If $S$ is invertible and $A$ a $n\times n$ matrix, how to prove that
$$Se^AS^{-1}=e^{SAS^{-1}}?$$
I used
$$e^{SAS^{-1}}=I+SAS^{-1}+\frac{(SAS^{-1})^2}{2!}+\cdots= S\left(I+A+\frac{A^2}{2!}+\cdots\right)S^{-1}=Se^AS^{-1}$$
Does it work or is there another way to prove this equality?

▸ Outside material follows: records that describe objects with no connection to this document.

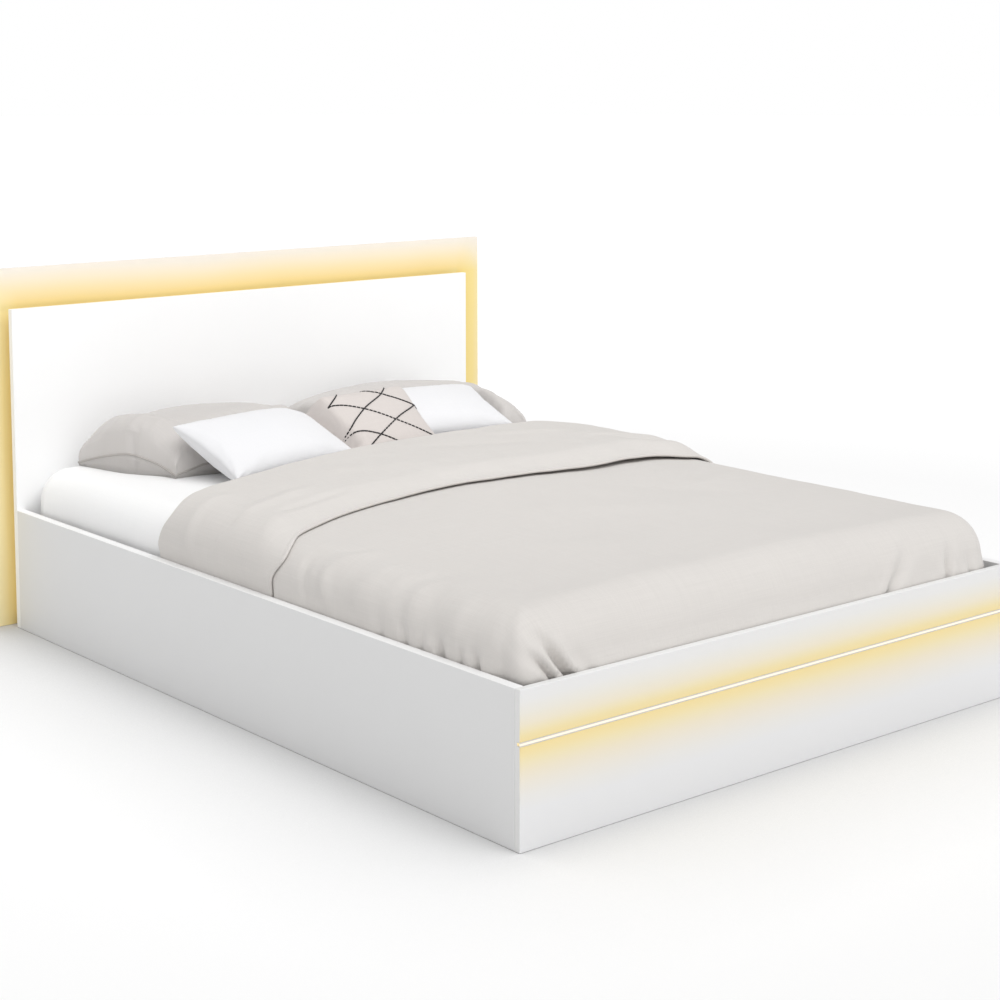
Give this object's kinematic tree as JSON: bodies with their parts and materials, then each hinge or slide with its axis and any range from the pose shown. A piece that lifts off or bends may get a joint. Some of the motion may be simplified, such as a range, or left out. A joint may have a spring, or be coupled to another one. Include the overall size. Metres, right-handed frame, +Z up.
{
  "type": "double bed",
  "caption": "Low panelled double bed with lit headboard and footboard, slatted base, mattress, duvet, pillows and cushions.",
  "frame": {"origin": "on the floor, under the middle of the bed's outer box", "axes": "+Y towards the headboard, +X towards the bed's right-hand side seen from its foot, +Z up"},
  "size_m": [1.63, 2.014, 0.915],
  "materials": {
    "white_laminate": "smooth white melamine on board",
    "pine": "planed, unfinished",
    "zinc_steel": "zinc plated",
    "aluminium": "extruded, satin",
    "led_light": "warm light strip and diffuser",
    "white_plastic": "moulded",
    "black_plastic": "moulded",
    "webbing": "woven tape",
    "mattress_ticking": "woven ticking",
    "white_cotton": "plain woven cotton",
    "greige_cotton": "plain woven cotton",
    "stitched_cotton": "woven cotton with a stitched diamond lattice"
  },
  "bodies": {
    "bed": {"headboard_back_panel": "white_laminate", "headboard_front_panel": "white_laminate", "side_panel_left": "white_laminate", "side_panel_right": "white_laminate", "footboard": "white_laminate", "headboard_batten_left": "pine", "headboard_batten_right": "pine", "headboard_batten_top": "pine", "side_ledge_left": "pine", "side_ledge_right": "pine", "centre_beam": "pine", "slat_01": "pine", "slat_02": "pine", "slat_03": "pine", "slat_04": "pine", "slat_05": "pine", "slat_06": "pine", "slat_07": "pine", "slat_08": "pine", "slat_09": "pine", "slat_10": "pine", "slat_11": "pine", "slat_12": "pine", "slat_13": "pine", "headboard_led_left": "led_light", "headboard_led_right": "led_light", "headboard_led_top": "led_light", "footboard_led_strip": "led_light", "footboard_led_diffuser": "led_light", "footboard_led_channel": "aluminium", "corner_bracket_foot_left": "zinc_steel", "corner_bracket_foot_right": "zinc_steel", "corner_bracket_head_left": "zinc_steel", "corner_bracket_head_right": "zinc_steel", "bracket_screw_foot_left_side": "zinc_steel", "bracket_screw_foot_left_end": "zinc_steel", "bracket_screw_foot_right_side": "zinc_steel", "bracket_screw_foot_right_end": "zinc_steel", "bracket_screw_head_left_side": "zinc_steel", "bracket_screw_head_left_end": "zinc_steel", "bracket_screw_head_right_side": "zinc_steel", "bracket_screw_head_right_end": "zinc_steel", "beam_hanger_foot": "zinc_steel", "beam_hanger_head": "zinc_steel", "centre_leg_foot_end": "zinc_steel", "centre_leg_head_end": "zinc_steel", "led_power_supply": "white_plastic", "power_inlet": "black_plastic", "slat_tape_left": "webbing", "slat_tape_right": "webbing", "mattress": "mattress_ticking", "fitted_sheet": "white_cotton", "cushion_left": "white_cotton", "cushion_right": "white_cotton", "duvet": "greige_cotton", "pillow_left": "greige_cotton", "pillow_right": "greige_cotton", "cushion_patterned": "stitched_cotton"},
    "foot_at_foot_end": {"screw_foot_foot_end": "black_plastic"},
    "foot_at_head_end": {"screw_foot_head_end": "black_plastic"}
  },
  "joints": [
    {"name": "foot_end_screw_foot_height", "type": "slide", "parent": "bed", "child": "foot_at_foot_end", "axis": [0, 0, 1], "range_m": [0, 0.015]},
    {"name": "head_end_screw_foot_height", "type": "slide", "parent": "bed", "child": "foot_at_head_end", "axis": [0, 0, 1], "range_m": [0, 0.015]}
  ]
}
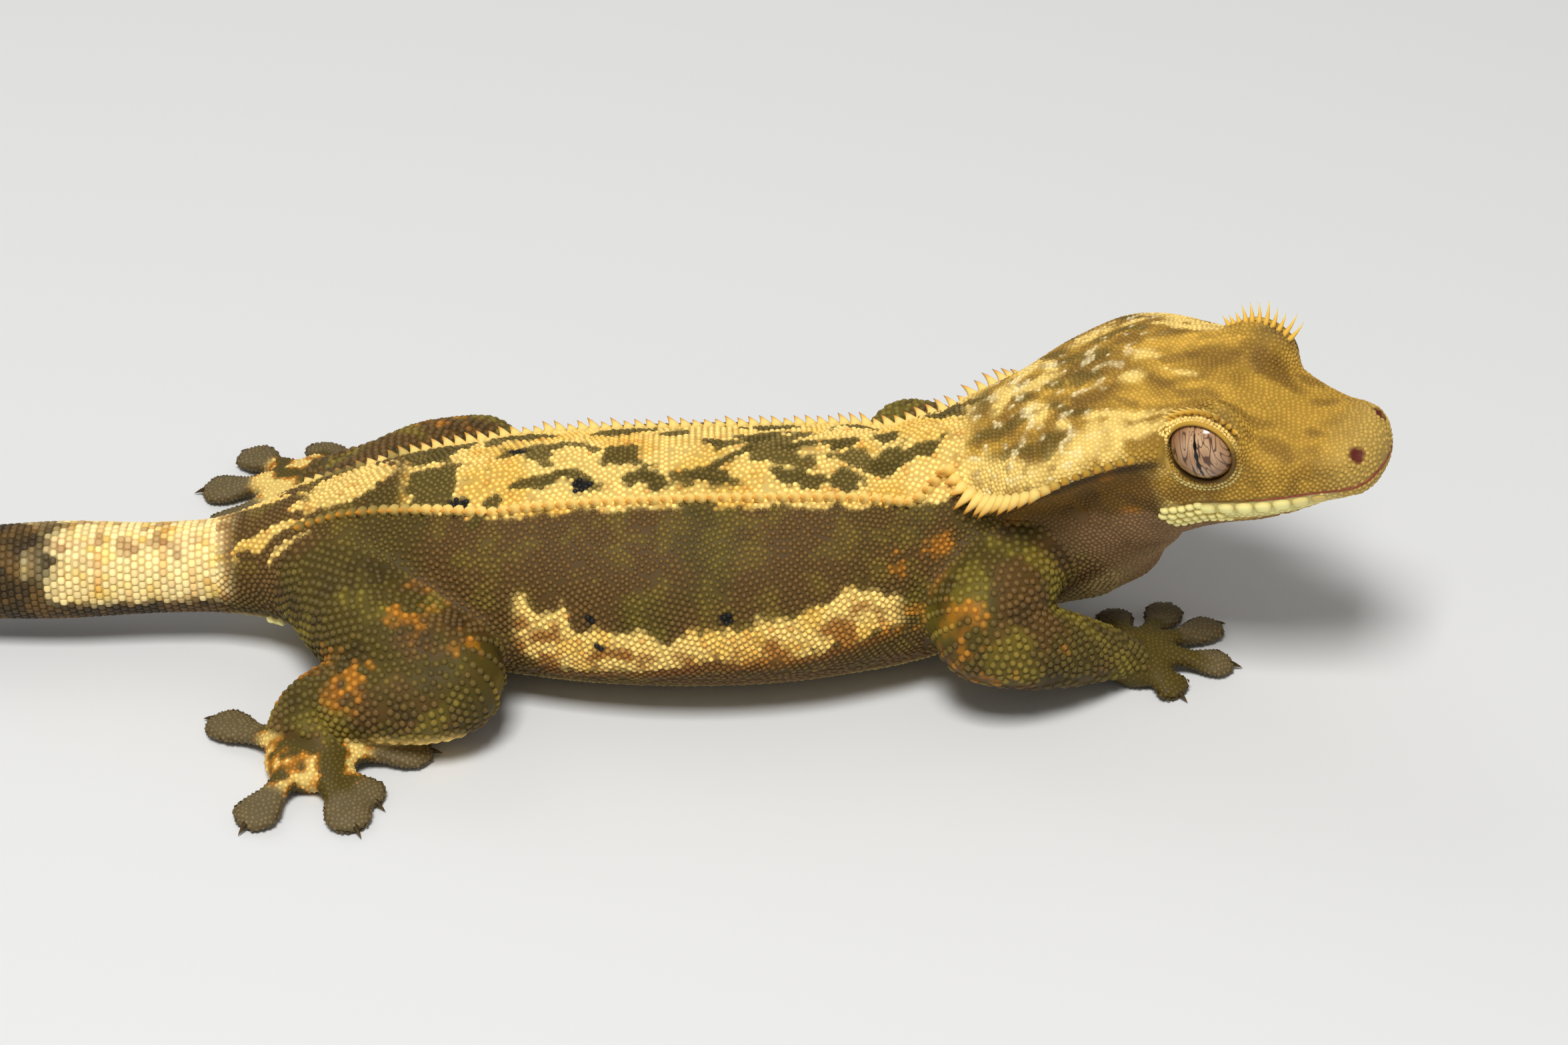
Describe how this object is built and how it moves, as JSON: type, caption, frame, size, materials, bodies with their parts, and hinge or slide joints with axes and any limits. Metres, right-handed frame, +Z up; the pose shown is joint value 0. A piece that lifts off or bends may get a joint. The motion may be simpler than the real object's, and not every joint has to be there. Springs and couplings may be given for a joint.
{
  "type": "crested gecko model",
  "caption": "Life-size crested gecko lying on its belly with raised, turned head, fringed crests, spread toe pads and a tapering tail.",
  "frame": {"origin": "middle of the flat under the belly, on the floor", "axes": "+X towards the snout along the body, +Y to the animal's left, +Z up"},
  "size_m": [0.1927, 0.0617, 0.035],
  "materials": {
    "head_skin": "dry scaled skin, golden ochre",
    "jaw_skin": "dry scaled skin, pale lips",
    "eye": "wet gloss",
    "back_skin": "dry scaled skin, cream and olive",
    "hip_skin": "dry scaled skin, dark olive",
    "tail_skin": "dry scaled skin, cream",
    "limb_skin": "dry scaled skin, dark olive",
    "toe_skin": "dry scaled skin, grey olive"
  },
  "bodies": {
    "root": {"head": "head_skin", "lower_jaw": "jaw_skin", "eye_left": "eye", "eye_right": "eye", "neck": "head_skin", "torso": "back_skin", "hips": "hip_skin", "tail_base": "tail_skin", "tail_middle": "tail_skin", "tail_tip": "tail_skin", "upper_arm_left": "limb_skin", "forearm_left": "limb_skin", "hand_left": "toe_skin", "upper_arm_right": "limb_skin", "forearm_right": "limb_skin", "hand_right": "toe_skin", "thigh_left": "limb_skin", "shin_left": "limb_skin", "foot_left": "toe_skin", "thigh_right": "limb_skin", "shin_right": "limb_skin", "foot_right": "toe_skin"}
  },
  "joints": []
}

$$ \text{Is } S\left( \cdots + \frac{A^n}{n!} + \cdots \right) S^{-1} \text{ equal to } \cdots+\frac{(SAS^{-1})^n}{n!} +\cdots \text{ ?} $$ $$ \text{Is } SA^n S^{-1} = (SAS^{-1})^n \text{ ?} $$ \begin{align} (SAS^{-1})^n & = (SAS^{-1}) (SAS^{-1}) \cdots\cdots (SAS^{-1}) (SAS^{-1}) \\[10pt] & = SA(S^{-1}S) A(S^{-1}S) \cdots\cdots (S^{-1}S)A(S^{-1}S) AS^{-1} & & \text{ by associativity} \\[10pt] &= S(AAA\cdots A)S^{-1}. \end{align}